Yk1 typically maintains an operating surplus equal to about five per cent of its budget, which is used to respond to increased enrolment, students' special needs and other contingencies. The surplus will now have to be dedicated to absorbing the costs of the reduced budget, said Stephenson.

"It's not like school boards are sitting on this tremendous additional funding. Those are positions, those are programs, that's art, that's music, that's phys-ed, that's all the things that we currently do in the schools," said Stephenson. "Schools are going to need to make some choices in order to reduce costs to live within the budget that the government gives us."

Gabriela Eggenhofer, deputy minister of Education, counters that the financial stress on both Yellowknife boards is not so dire.

"When you look at their overall budget, you realize that both the one-time and ongoing reductions can be absorbed without gutting the K-to-12 programs and laying off teachers and doing all sorts of other things that we, obviously, wouldn't want to see," she said. "They can go into their accumulated surplus, which is fairly significant."

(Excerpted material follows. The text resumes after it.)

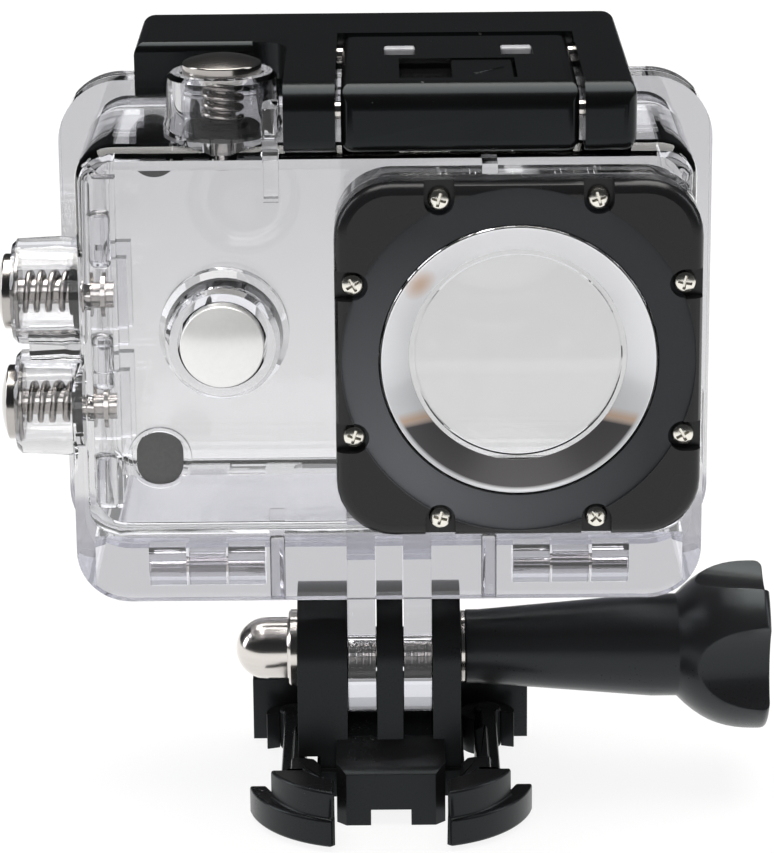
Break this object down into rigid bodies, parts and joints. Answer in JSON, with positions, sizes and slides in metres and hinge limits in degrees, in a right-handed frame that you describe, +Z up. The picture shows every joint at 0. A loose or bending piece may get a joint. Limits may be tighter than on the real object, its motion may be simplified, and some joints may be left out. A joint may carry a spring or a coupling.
{
  "type": "waterproof camera housing",
  "caption": "Clear waterproof housing for a small action camera, with a latched back door, push buttons, a tilting thumb-screw mount and a quick-release buckle.",
  "frame": {"origin": "on the ground plane under the middle of the tilt screw, between the buckle's two rails", "axes": "+X to the right as seen from the front, +Y from the lens to the back door, +Z up"},
  "size_m": [0.0875, 0.0498, 0.0872],
  "materials": {
    "clear_polycarbonate": "clear, polished, faint lilac at its edges",
    "window_glass": "clear, polished",
    "buckle_plastic": "satin black",
    "knob_plastic": "satin black, fine grain",
    "bezel_plastic": "semi-gloss black, fine grain in the dish round the window",
    "latch_plastic": "semi-gloss black",
    "nickel": "nickel plate",
    "polished_steel": "polished stainless steel",
    "spring_steel": "drawn wire",
    "cap_steel": "dark polished steel",
    "pearl_metal": "pearl satin",
    "black_rubber": "matt",
    "grey_silicone": "translucent grey",
    "grey_foam": "matt, felted"
  },
  "bodies": {
    "base": {"buckle_base": "buckle_plastic", "acorn_nut": "polished_steel"},
    "clip_left": {"buckle_clip_left": "buckle_plastic"},
    "clip_right": {"buckle_clip_right": "buckle_plastic"},
    "screw": {"thumb_knob": "knob_plastic", "thumb_bolt": "polished_steel", "thumb_washer": "polished_steel"},
    "housing": {"front_shell": "clear_polycarbonate", "lens_bezel": "bezel_plastic", "bezel_screws": "nickel", "lens_window": "window_glass", "window_gasket": "black_rubber", "sound_pad": "grey_foam", "hinge_pins": "polished_steel", "latch_pin": "polished_steel", "shutter_seal": "black_rubber", "front_seal": "black_rubber", "upper_side_seal": "black_rubber", "lower_side_seal": "black_rubber"},
    "door": {"back_door": "clear_polycarbonate", "door_gasket": "grey_silicone", "door_pad": "black_rubber"},
    "latch": {"latch_frame": "latch_plastic", "lever_pin": "polished_steel"},
    "lever": {"latch_lever": "latch_plastic"},
    "lock": {"slide_lock": "latch_plastic"},
    "shutter_button": {"shutter_cap": "cap_steel", "shutter_plunger": "polished_steel", "shutter_spring": "spring_steel", "shutter_clip": "polished_steel"},
    "front_button": {"front_cap": "pearl_metal", "front_plunger": "polished_steel", "front_spring": "spring_steel", "front_clip": "polished_steel"},
    "upper_side_button": {"upper_side_cap": "cap_steel", "upper_side_plunger": "polished_steel", "upper_side_spring": "spring_steel", "upper_side_clip": "polished_steel"},
    "lower_side_button": {"lower_side_cap": "cap_steel", "lower_side_plunger": "polished_steel", "lower_side_spring": "spring_steel", "lower_side_clip": "polished_steel"}
  },
  "joints": [
    {"name": "clip_left_squeeze", "type": "hinge", "parent": "base", "child": "clip_left", "pos_m": [-0.0116, 0.0086, 0.003], "axis": [0, 0, 1], "range_deg": [0, 4], "stiffness_Nm_per_rad": 0.02, "springref_deg": -1.15},
    {"name": "clip_right_squeeze", "type": "hinge", "parent": "base", "child": "clip_right", "pos_m": [0.0116, 0.0086, 0.003], "axis": [0, 0, -1], "range_deg": [0, 4], "stiffness_Nm_per_rad": 0.02, "springref_deg": -1.15},
    {"name": "screw_turn", "type": "hinge", "parent": "base", "child": "screw", "pos_m": [0, 0, 0.0165], "axis": [1, 0, 0], "continuous": true},
    {"name": "housing_tilt", "type": "hinge", "parent": "base", "child": "housing", "pos_m": [0, 0, 0.0165], "axis": [1, 0, 0], "range_deg": [-20, 35]},
    {"name": "door_swing", "type": "hinge", "parent": "housing", "child": "door", "pos_m": [0, 0.01445, 0.0221], "axis": [-1, 0, 0], "range_deg": [0, 100]},
    {"name": "latch_swing", "type": "hinge", "parent": "housing", "child": "latch", "pos_m": [0, -0.012, 0.0828], "axis": [1, 0, 0], "range_deg": [0, 95]},
    {"name": "lever_lift", "type": "hinge", "parent": "latch", "child": "lever", "pos_m": [0, 0.0119, 0.0841], "axis": [-1, 0, 0], "range_deg": [0, 70]},
    {"name": "lock_slide", "type": "slide", "parent": "lever", "child": "lock", "axis": [-1, 0, 0], "range_m": [0, 0.0054]},
    {"name": "shutter_press", "type": "slide", "parent": "housing", "child": "shutter_button", "axis": [0, 0, -1], "range_m": [0, 0.002], "stiffness_N_per_m": 300, "springref_m": -0.002, "deforming": ["shutter_spring"]},
    {"name": "front_press", "type": "slide", "parent": "housing", "child": "front_button", "axis": [0, 1, 0], "range_m": [0, 0.002], "stiffness_N_per_m": 300, "springref_m": -0.002, "deforming": ["front_spring"]},
    {"name": "upper_side_press", "type": "slide", "parent": "housing", "child": "upper_side_button", "axis": [1, 0, 0], "range_m": [0, 0.002], "stiffness_N_per_m": 300, "springref_m": -0.002, "deforming": ["upper_side_spring"]},
    {"name": "lower_side_press", "type": "slide", "parent": "housing", "child": "lower_side_button", "axis": [1, 0, 0], "range_m": [0, 0.002], "stiffness_N_per_m": 300, "springref_m": -0.002, "deforming": ["lower_side_spring"]}
  ]
}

Yk1's accumulated cash surplus is $2.4 million, she said, and the Catholic board's accumulated surplus is $1.3 million.

"That would basically clear up the reductions for them in year-one and year-two," she said. The ongoing budget decrease beginning in year three represents 0.3 per cent of Yk1's budget, based on conservative enrollment estimates, she said. For the Catholic board, the ongoing budget decrease represents a 1.7 per cent of its budget, she added.

"I think we need to bring that fact to parents and to the public to say it is nowhere nearly as bad as they have painted that picture to be," she said.